We’re all big fans of analog video glitch art projections. It just so happens that one of the best in the field, Dan Anderson of CINEPLOSION Productions, lives right here in Hot Springs. It was a natural decision to team up with him to create the video. Devin Castle is also a talented videographer as well. He was brought in to direct, and the two of them made a great team. Culture Creature has been on our radar for some time now as a favorite up and coming music mag website, so they were actually the first that we reached out to for a premiere.
There is definitely a well crafted image of the band as far as photo and video content currently online. Though limited in quantity, the quality simply stands out among other regional acts. Do you feel that that visual impact of the band is just as important as the music you’ve been making? I feel its garnered the band a welcomed sense of mystique.
The visual impact is no doubt just as important. We’re set on creating an overall vibe that stimulates all of the senses (we smell nice as well). There are so many bands out there that generate amazing music, but don’t work on the visual aspect of their group. Most of those bands end up getting lost in the mix because there are millions of groups out there all doing the same thing. It’s very important to stand out and create a visual that represents a groups sound.
Ghost Bones first popped up on my radar after winning the 2015 Arkansas Times Musicians Showcase.
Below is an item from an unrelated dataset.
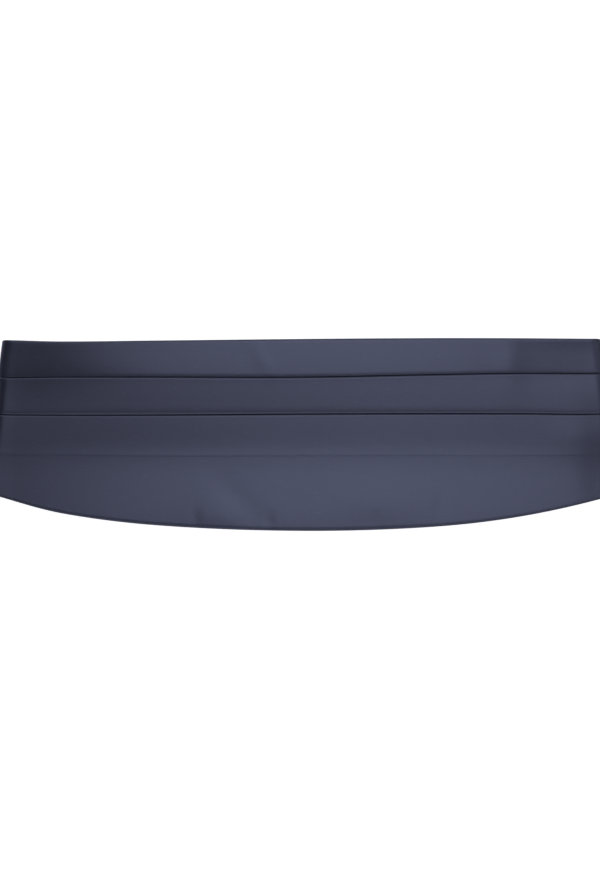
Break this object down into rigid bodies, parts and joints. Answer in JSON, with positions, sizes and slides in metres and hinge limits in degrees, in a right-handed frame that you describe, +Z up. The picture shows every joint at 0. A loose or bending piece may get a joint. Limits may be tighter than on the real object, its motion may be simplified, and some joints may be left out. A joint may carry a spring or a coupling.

What prompted the band to enter and how did winning the showcase affect the overall awareness of the band?
I had won it back in 2012 with my band Holy Shakes, so I’d already gone through the process. Ghost Bones had only been playing shows for a couple of months before we entered. It was done with the intention of receiving some quick exposure, and after we won we definitely felt an immediate buzz about the band.
I notice a lot of bands sound great on record but somehow manage to miss the mark on developing the killer live show. Ghost Bones have a well earned reputation for having a devastatingly stellar live set. Is that something that just clicked with the band early on or is it something you’ve been able to cultivate over time?
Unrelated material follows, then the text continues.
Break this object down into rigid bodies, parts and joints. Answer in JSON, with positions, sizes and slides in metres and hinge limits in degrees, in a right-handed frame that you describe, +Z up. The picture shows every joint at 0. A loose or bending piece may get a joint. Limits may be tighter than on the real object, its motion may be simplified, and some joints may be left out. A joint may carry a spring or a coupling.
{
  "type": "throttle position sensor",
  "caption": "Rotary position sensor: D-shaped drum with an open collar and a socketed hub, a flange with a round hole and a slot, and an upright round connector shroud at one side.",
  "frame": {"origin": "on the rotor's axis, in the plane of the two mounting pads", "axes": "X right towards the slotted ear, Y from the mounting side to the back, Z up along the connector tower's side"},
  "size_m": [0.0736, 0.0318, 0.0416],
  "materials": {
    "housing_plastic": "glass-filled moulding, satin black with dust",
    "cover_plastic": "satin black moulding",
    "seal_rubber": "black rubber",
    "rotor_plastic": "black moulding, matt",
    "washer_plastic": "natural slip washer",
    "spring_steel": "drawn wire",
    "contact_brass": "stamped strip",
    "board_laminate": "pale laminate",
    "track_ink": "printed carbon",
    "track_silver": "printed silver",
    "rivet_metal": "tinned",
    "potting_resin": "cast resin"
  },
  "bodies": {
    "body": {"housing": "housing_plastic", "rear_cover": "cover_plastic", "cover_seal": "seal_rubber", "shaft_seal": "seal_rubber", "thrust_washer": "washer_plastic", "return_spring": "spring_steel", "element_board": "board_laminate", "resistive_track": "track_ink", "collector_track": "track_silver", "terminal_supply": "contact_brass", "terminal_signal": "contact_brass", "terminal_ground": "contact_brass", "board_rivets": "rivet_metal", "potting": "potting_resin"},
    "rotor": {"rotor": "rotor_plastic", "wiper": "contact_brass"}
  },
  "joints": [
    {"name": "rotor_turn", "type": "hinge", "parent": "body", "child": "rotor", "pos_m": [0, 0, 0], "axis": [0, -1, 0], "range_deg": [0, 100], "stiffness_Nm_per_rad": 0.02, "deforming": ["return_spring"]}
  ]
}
It just clicked with us at the very beginning, but its definitely come together more over time as we’ve become more comfortable as a unit.
I know a particularly explosive set at the Hot Water Hills Music Festival a few years back has become a part of local music lore, are there any major highlights or standout live shows that come to mind?
The Hot Water Hills show was a good one for sure. Another one that sticks out to us is our first performance with Trey on drums for the Rock N’ Roll Buffet at Low Key Arts. Trey has elevated our game to the next level, and that show was an eye opening moment.
I cant help but mention that both you (Bobby Missile) and Ashley Hill have a mutual connection with me. You both worked at the Gangster Museum of America under Director Robert Raines. I’ve known Robert going on 3 decades. He’s always been a fun guy to hang with, do you have any great Robert stories to share?
Robert is the best! We genuinely love the guy. Both of us never felt as if he was a “boss”, but more of a friend that owned the place. He calls from time to time to check in and see how we’re doing or just to chat. If you know Robert then lets just say this… of course there are stories, but lets not talk about them on a public platform!
So whats next for Ghost Bones?
There is a lot of stuff in the works right now for us. We’re on the road every weekend for the next few months to promote the album. We’re also working with Devin Castle again this month to begin filming for our next music video. Be on the lookout for that!